Stuckner Joshua A, Blacksburg VA

Investigators

Abstract

The goal of this project is to implement advanced computer vision algorithms for the automatic analysis of ultra-slow motion movies of single molecules. This research will be conducted in collaboration with Dr. Koji Harano and his team at the University of Tokyo, who have for the first time directly observed a single molecule undergoing a particular and important change in shape. The event was captured on video using a powerful microscope equipped with a high speed camera. Understanding the shape, or conformation, changes of molecules is critical to the analysis of complex chemical systems and reactions. This technique produces over 100 gigabytes of data per second of video. Currently, the brute-force method that is used to compile this data into meaningful information requires tremendous computing time and power. Computer vision techniques will vastly increase the speed and accuracy of this analysis and lead more scientific output in this critical area.
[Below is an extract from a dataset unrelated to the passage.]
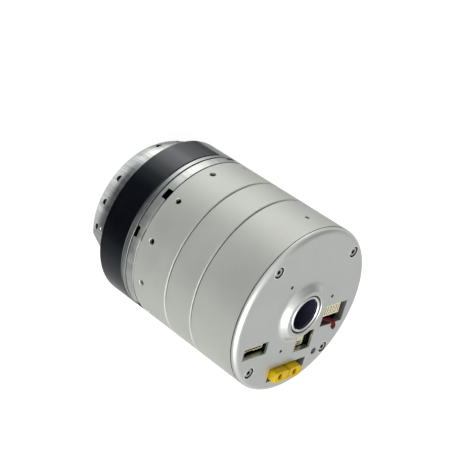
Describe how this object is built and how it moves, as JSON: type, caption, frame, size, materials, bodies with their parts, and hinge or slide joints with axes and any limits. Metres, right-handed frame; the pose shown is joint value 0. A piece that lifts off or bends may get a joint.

This project also represents an important exchange of scientific knowledge and techniques between the United States and Japan and will lead to future collaboration on similar projects. Dr. Harano's team used an advanced imaging technique to observe and measure a molecular ó-bond rotation for the first time using an aberration corrected high resolution transmission electron microscope equipped with a 1600 fps electron counting direct detection camera. The massive datasets generated by this technique must be processed before meaningful analysis can take place. Presently the technique relies on mathematical cross-correlation algorithms for automatic sorting, classification, and alignment of frames; a task far too cumbersome for manual frame by frame sorting at 1600 fps. However, cross-correlation is somewhat of a brute-force approach and the speed and accuracy of this process can be greatly increased by implementing feature matching computer vision algorithms. This project will implement and evaluate advanced computer vision algorithms for the automatic processing of data generated by Dr. Harano's imaging technique. This award, under the East Asia and Pacific Summer Institutes program, supports summer research by a U.S. graduate student and is jointly funded by NSF and the Japan Society for the Promotion of Science.